Peroral endoscopic myotomy (POEM) is a safe and effective procedure to treat pediatric achalasia according to a single-center outcomes study in the Journal of Pediatric Surgery.
Authors Timothy Kane, M.D., chief of General and Thoracic Surgery at Children’s National Hospital, and Mikael Petrosyan, M.D., MBA, associate chief of that division, together perform more of these procedures than any other pediatric surgeons in the United States.
Their experience with POEM shows that it is as safe and effective as the current standard of care for pediatric achalasia, which is a procedure called the laparoscopic Heller myotomy (LHM). Even better, previous research in adults and now in pediatric patients, has shown that those who undergo POEM as an alternative to LHM report less pain and often require shorter hospital stays after surgery.
Why it matters
POEM has been an option for adults with achalasia for many years, but not for children because it requires technical skill and expertise not readily available everywhere. More studies of young patients with successful outcomes following POEM procedures can help make the case for training more pediatric surgeons to learn this approach, and help this alternative method become an additional surgical option for children with achalasia.
The hold-up in the field
Achalasia is a rare condition in adults (1/100,000) and even less common in children, occurring in only 0.1 per 100,000 patients with an estimated prevalence of 10 per 100,000. The rarity of achalasia in children compared with adults makes collecting enough statistically significant evidence about how best to treat them difficult, more so than for other more common pediatric surgical conditions.
Children’s National Hospital leads the way
Children’s National Hospital is one of the only children’s hospitals in the country to offer the option of POEM for treatment of these conditions in children — and Drs. Kane and Petrosyan combined perform more of these procedures than any other pediatric surgeons in the United States.

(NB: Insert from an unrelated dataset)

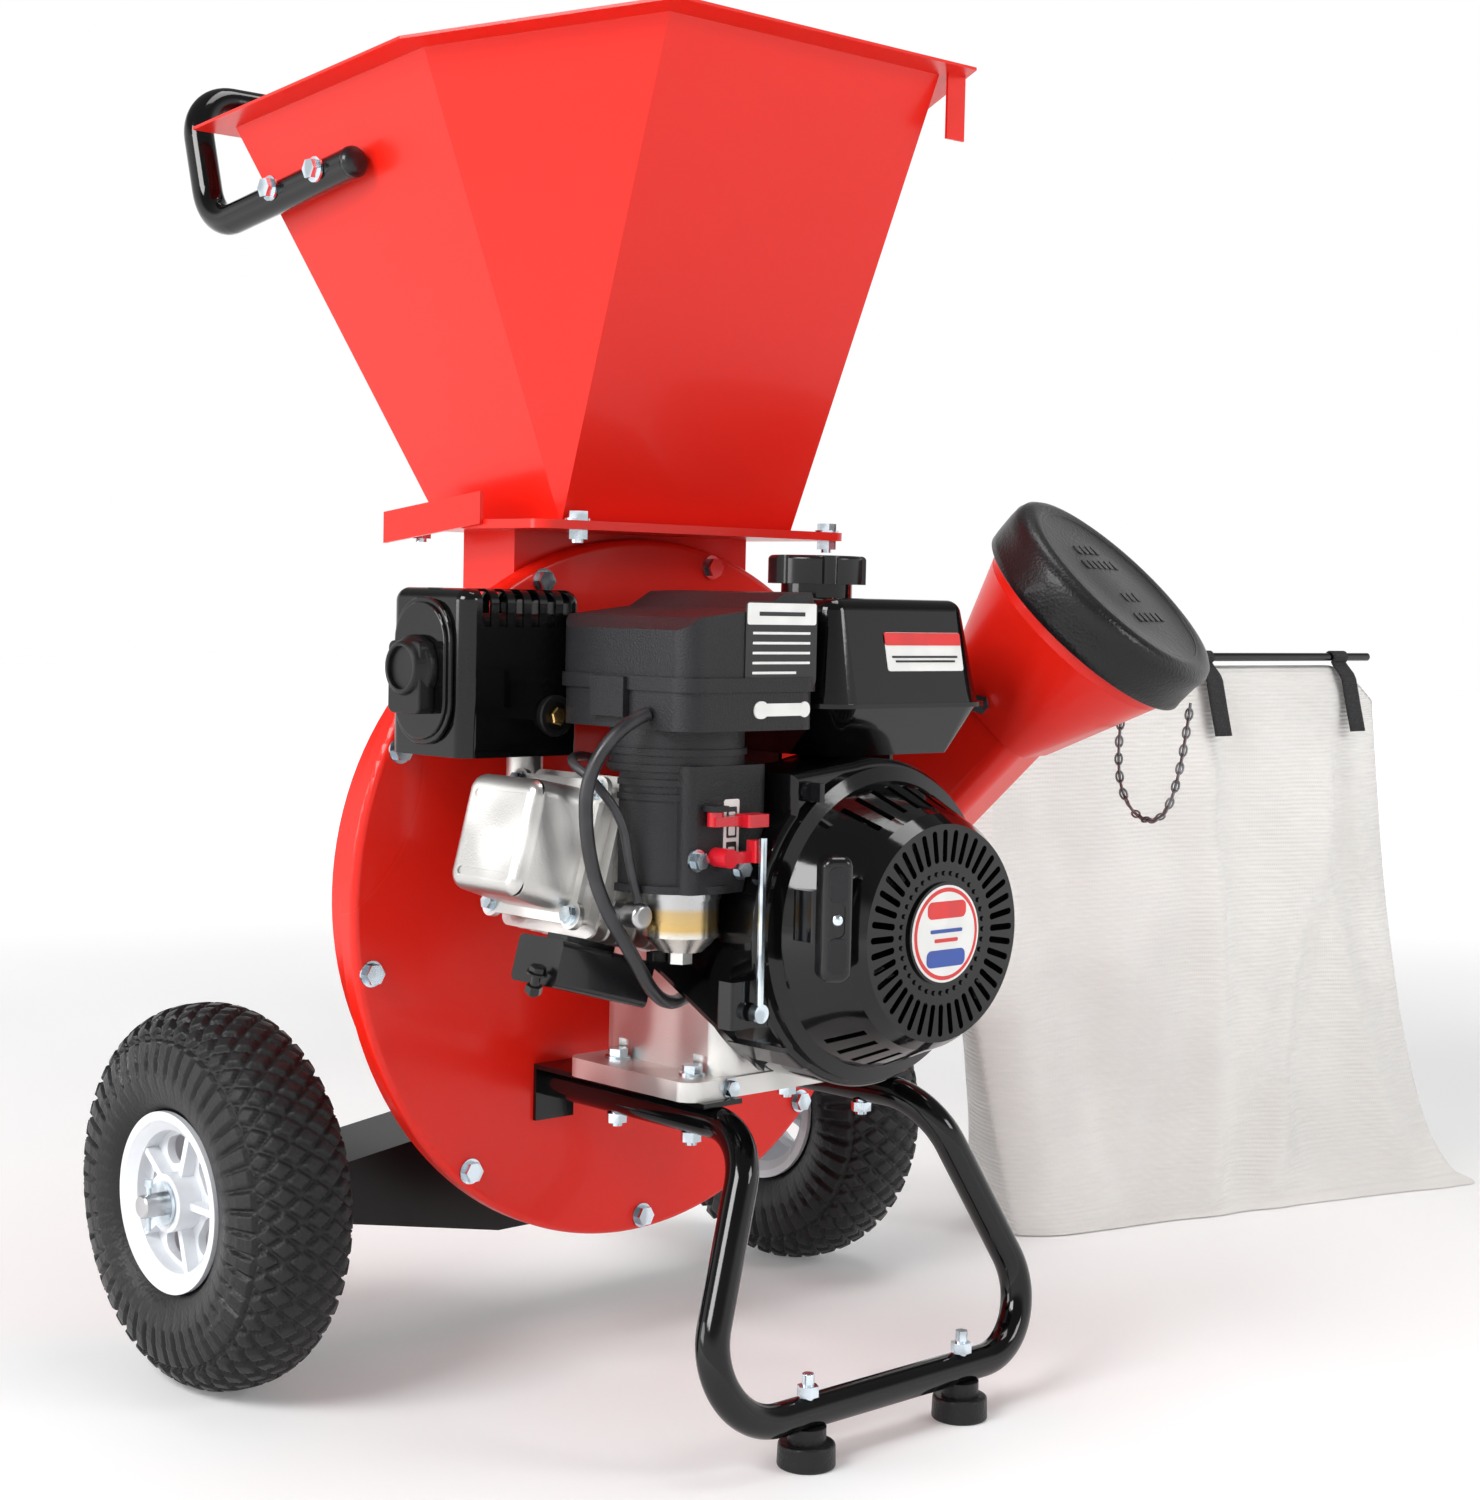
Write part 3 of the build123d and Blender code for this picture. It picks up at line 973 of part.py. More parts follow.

The surgeons at Children’s National offer POEM as a primary intervention for children with esophageal achalasia and are also applying the same approach for pediatric gastroparesis as well.
Children’s National Hospital is one of only 12 children’s hospitals in the country, and the only hospital in the Washington, D.C., region, to be verified as a Level 1 Children’s Surgery Center by the American College of Surgeons (ACS) Children’s Surgery Verification Quality Improvement Program. This distinction recognizes surgery centers whose quality improvement programs have measurably improved pediatric surgical quality, prevented complications, reduced costs and saved lives.
Given their reported outcomes so far, the authors believe that in the long term this approach may replace the current pediatric standard of care, the LHM. More research is needed to make this case, however, including long-term follow-up studies of the patients who have undergone the procedure so far.